Politique monétaire et budgétaire

De toutes les déclarations récentes des membres du FOMC, on retiendra que nul n’envisage de stopper le mouvement de hausse des taux, et encore moins de discuter de baisses de taux en 2023,mais beaucoup semblent prêts à modérer le rythme de hausse à +25pdb à la réunion du 1er février.
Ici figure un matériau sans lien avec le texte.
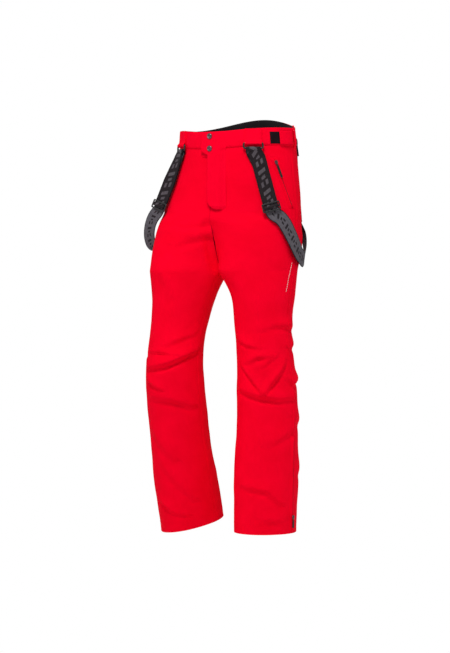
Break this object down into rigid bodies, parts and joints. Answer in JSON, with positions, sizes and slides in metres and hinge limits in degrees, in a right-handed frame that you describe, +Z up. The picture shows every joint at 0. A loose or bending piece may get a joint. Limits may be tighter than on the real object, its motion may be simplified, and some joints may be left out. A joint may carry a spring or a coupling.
{
  "type": "ski pants",
  "caption": "Insulated ski trousers with a snapped fly, waist adjuster tabs, zipped pockets and ankles, and suspenders that hang from rings at the waist.",
  "frame": {"origin": "middle of the waist opening, 16 mm above the front of the waistband's top edge and 25 mm below its back", "axes": "+Z up towards the wearer's head, -Y to the wearer's front, +X to the wearer's left"},
  "size_m": [0.4206, 0.3287, 1.0767],
  "materials": {
    "shell_red": "matte red woven shell fabric with a waterproof face, light wrinkles",
    "band_red": "same red fabric, doubled and stitched at the waistband, flap, tabs and belt loops",
    "facing_black": "black brushed waist facing and lining, matte",
    "webbing_black": "black elastic webbing, grey on its reverse side, with a woven pattern",
    "plastic_black": "black moulded acetal rings and sliders, low gloss",
    "hook_black": "black hook tape, very matte",
    "zip_tape_black": "black zip tape and coil",
    "zip_pull_black": "black rubbery zip pulls",
    "gunmetal": "dark gunmetal snaps and zip sliders"
  },
  "bodies": {
    "pants": {"back_panel_left": "shell_red", "back_panel_right": "shell_red", "back_ring_left": "plastic_black", "back_ring_right": "plastic_black", "back_tab_left": "band_red", "back_tab_right": "band_red", "belt_loop_back": "band_red", "belt_loop_left": "band_red", "belt_loop_right": "band_red", "fly_underlap": "band_red", "fly_zip_tape": "zip_tape_black", "front_panel_left": "shell_red", "front_panel_right": "shell_red", "front_ring_left": "plastic_black", "front_ring_right": "plastic_black", "front_tab_left": "band_red", "front_tab_right": "band_red", "hook_patch_left": "hook_black", "hook_patch_right": "hook_black", "knee_panel_left": "shell_red", "knee_panel_right": "shell_red", "pocket_zip_left_tape": "zip_tape_black", "pocket_zip_right_tape": "zip_tape_black", "snap_stud_lower": "gunmetal", "snap_stud_upper": "gunmetal", "strap_back_loop_left": "webbing_black", "strap_back_loop_right": "webbing_black", "strap_front_loop_left": "webbing_black", "strap_front_loop_right": "webbing_black", "waist_facing": "facing_black", "waistband_left": "band_red", "waistband_right": "band_red"},
    "fly_flap": {"fly_flap": "band_red", "snap_cap_upper": "gunmetal", "snap_cap_lower": "gunmetal"},
    "fly_zip_slider": {"fly_zip_slider": "gunmetal", "fly_zip_pull": "gunmetal"},
    "shin_left": {"shin_front_left": "shell_red", "shin_back_left": "shell_red", "ankle_zip_left_tape": "zip_tape_black"},
    "pocket_zip_slider_left": {"pocket_zip_left_slider": "gunmetal"},
    "pocket_zip_pull_left": {"pocket_zip_left_pull": "zip_pull_black"},
    "ankle_zip_slider_left": {"ankle_zip_left_slider": "gunmetal"},
    "ankle_zip_pull_left": {"ankle_zip_left_pull": "zip_pull_black"},
    "waist_tab_left": {"waist_tab_left": "band_red"},
    "suspender_left": {"strap_left": "webbing_black", "strap_doubled_left": "webbing_black"},
    "strap_slider_left": {"strap_slider_left": "plastic_black"},
    "shin_right": {"shin_front_right": "shell_red", "shin_back_right": "shell_red", "ankle_zip_right_tape": "zip_tape_black"},
    "pocket_zip_slider_right": {"pocket_zip_right_slider": "gunmetal"},
    "pocket_zip_pull_right": {"pocket_zip_right_pull": "zip_pull_black"},
    "ankle_zip_slider_right": {"ankle_zip_right_slider": "gunmetal"},
    "ankle_zip_pull_right": {"ankle_zip_right_pull": "zip_pull_black"},
    "waist_tab_right": {"waist_tab_right": "band_red"},
    "suspender_right": {"strap_right": "webbing_black", "strap_doubled_right": "webbing_black"},
    "strap_slider_right": {"strap_slider_right": "plastic_black"}
  },
  "joints": [
    {"name": "fly_flap_opens", "type": "hinge", "parent": "pants", "child": "fly_flap", "pos_m": [0.03633, -0.12168, -0.04321], "axis": [-0.0033, -0.0007, 1], "range_deg": [0, 110]},
    {"name": "fly_zip_opens", "type": "slide", "parent": "pants", "child": "fly_zip_slider", "axis": [0.0033, -0.031, -0.9995], "range_m": [0, 0.098]},
    {"name": "knee_left_bends", "type": "hinge", "parent": "pants", "child": "shin_left", "pos_m": [0.10432, -0.04631, -0.59], "axis": [1, 0, 0], "range_deg": [0, 60], "deforming": ["knee_panel_left"]},
    {"name": "pocket_zip_left_opens", "type": "slide", "parent": "pants", "child": "pocket_zip_slider_left", "axis": [0.2202, 0.2932, -0.9303], "range_m": [0, 0.105]},
    {"name": "pocket_pull_left_lifts", "type": "hinge", "parent": "pocket_zip_slider_left", "child": "pocket_zip_pull_left", "pos_m": [0.15961, -0.05397, -0.10052], "axis": [-0.4266, -0.8287, -0.3622], "range_deg": [0, 120]},
    {"name": "ankle_zip_left_opens", "type": "slide", "parent": "shin_left", "child": "ankle_zip_slider_left", "axis": [-0.0002, 0.0342, 0.9994], "range_m": [0, 0.175]},
    {"name": "ankle_pull_left_lifts", "type": "hinge", "parent": "ankle_zip_slider_left", "child": "ankle_zip_pull_left", "pos_m": [0.19597, -0.0334, -1.00186], "axis": [0.0001, -0.9994, 0.0342], "range_deg": [0, 120]},
    {"name": "waist_tab_left_peels", "type": "hinge", "parent": "pants", "child": "waist_tab_left", "pos_m": [0.16643, 0.0065, -0.03045], "axis": [-0.105, -0.0093, 0.9944], "range_deg": [0, 100]},
    {"name": "suspender_left_swings", "type": "hinge", "parent": "pants", "child": "suspender_left", "pos_m": [0.1109, 0.00173, -0.05147], "axis": [0.0203, -0.9963, -0.0834], "range_deg": [0, 160], "deforming": ["strap_front_loop_left", "strap_back_loop_left"]},
    {"name": "strap_slider_left_slides", "type": "slide", "parent": "suspender_left", "child": "strap_slider_left", "axis": [-0.2193, -0.1316, 0.9667], "range_m": [0, 0.05], "deforming": ["strap_doubled_left"]},
    {"name": "knee_right_bends", "type": "hinge", "parent": "pants", "child": "shin_right", "pos_m": [-0.10984, -0.14145, -0.59], "axis": [1, 0, 0], "range_deg": [0, 60], "deforming": ["knee_panel_right"]},
    {"name": "pocket_zip_right_opens", "type": "slide", "parent": "pants", "child": "pocket_zip_slider_right", "axis": [-0.2293, -0.0913, -0.9691], "range_m": [0, 0.105]},
    {"name": "pocket_pull_right_lifts", "type": "hinge", "parent": "pocket_zip_slider_right", "child": "pocket_zip_pull_right", "pos_m": [-0.15729, -0.06182, -0.10001], "axis": [-0.4967, 0.8672, 0.0358], "range_deg": [0, 120]},
    {"name": "ankle_zip_right_opens", "type": "slide", "parent": "shin_right", "child": "ankle_zip_slider_right", "axis": [0.0243, -0.2336, 0.972], "range_m": [0, 0.175]},
    {"name": "ankle_pull_right_lifts", "type": "hinge", "parent": "ankle_zip_slider_right", "child": "ankle_zip_pull_right", "pos_m": [-0.20404, -0.04508, -1.01151], "axis": [0.0027, 0.9723, 0.2336], "range_deg": [0, 120]},
    {"name": "waist_tab_right_peels", "type": "hinge", "parent": "pants", "child": "waist_tab_right", "pos_m": [-0.16643, 0.00682, -0.03046], "axis": [-0.105, 0.0199, -0.9943], "range_deg": [0, 100]},
    {"name": "suspender_right_swings", "type": "hinge", "parent": "pants", "child": "suspender_right", "pos_m": [-0.1109, 0.00206, -0.05146], "axis": [0.0217, 0.9964, 0.0822], "range_deg": [0, 160], "deforming": ["strap_front_loop_right", "strap_back_loop_right"]},
    {"name": "strap_slider_right_slides", "type": "slide", "parent": "suspender_right", "child": "strap_slider_right", "axis": [0.3333, 0.1563, 0.9298], "range_m": [0, 0.05], "deforming": ["strap_doubled_right"]}
  ]
}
Le 6 janvier, le parti républicain s’est finalement entendu pour élire Kevin McCarthy au poste de Speaker de la Chambre des Représentants. Cette victoire acquise après quatre jours d’indécision et seulement au 15ème tour de scrutin a obligé le candidat à faire des concessions à la quinzaine de « mutins » de son propre camp. Tout d’abord, il a dû accepter que son poste puisse être remis au vote à la demande d’un seul membre de la Chambre et, vu l’étroitesse de la majorité du GOP (seulement 10 voix), une telle demande pourrait aboutir. De plus, il s’est semble-t-il engagé à ne pas soutenir un relèvement du plafond de la dette fédérale s’il n’y a pas en contrepartie des coupes automatiques dans les dépenses – ce que les Démocrates ne sauraient accepter. La question du plafond de dette devrait ressurgir en juillet ou août. Cela n’est pas sans rappeler la situation de 2011 sous la présidence de Barack Obama. Pour affaiblir la Maison Blanche, la majorité républicaine de la Chambre, largement sous l’influence du Tea Party, avait bloqué tout relèvement du plafond, mettant les Etats-Unis presque au bord du défaut technique, avant un accord de dernière minute. L’agence S&P avait baissé la note souveraine, et cet épisode avait été le déclencheur d’une vague de turbulences sur les marchés de capitaux.

A suivre cette semaine

Les données de ventes au détail, production industrielle (18 janvier) et mises en chantier de décembre (19) permettront d’affiner les prévisions de croissance du PIB réel au T4. Les premières enquêtes de janvier donneront une idée des tendances à l’entrée du T1: indices manufacturier de la Fed de NY (le 17) et Philadelphie (19) , confiance des constructeurs de maisons (18), Livre Beige de la Fed (18).